Parents also need to be vigilant that their morals and their child’s innocence don’t get trampled in a blind rush to score the next job, according to Keri Shahidi, who has two children in the business (both repped by Fine), 10-year-old Yara, who played Eddie Murphy’s daughter in “Imagine That,” and 7-year-old Saheed, who can be seen as Blair Underwood’s son on NBC’s “The Event.”
“A former agent gave us a script where the girl finds crack in the glove compartment of a car while the dad is in the bathroom at the park doing who knows what,” Shahidi recalls. “This is why we left the agent. She kept e-mailing me, ‘Are you going [on the audition]?’ I kept e-mailing back, ‘Are you kidding me?’ Then she said, ‘Oh, I just read it. I’m so sorry.’ I was so offended, because, morally and ethically, I’d never let my daughter audition for this.
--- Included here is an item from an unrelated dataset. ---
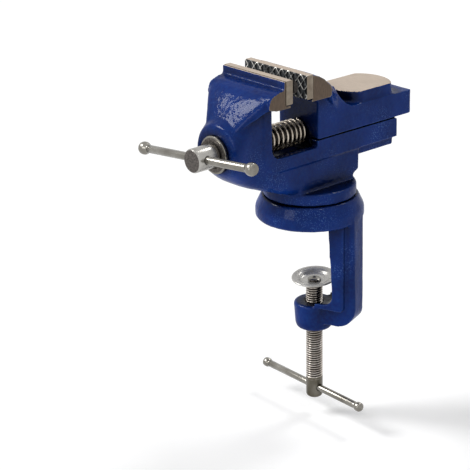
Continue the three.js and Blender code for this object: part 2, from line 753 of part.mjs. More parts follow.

The good agent tells you, ‘I know this isn’t your cup of tea, but I always want you to know what’s out there.’ “
There have been no such problems for Ciara Bravo, who’s experience on “Big Time Rush,” now wrapping production on its second season, has remained an unadulterated dream come true. But, while she loves acting, it’s not the be-all and end-all of her existence.
“I’m really big with animals, so I definitely want to own my own barn and take care of that and stuff,” Ciara says. “And I’m definitely going to take four years off from acting for college.”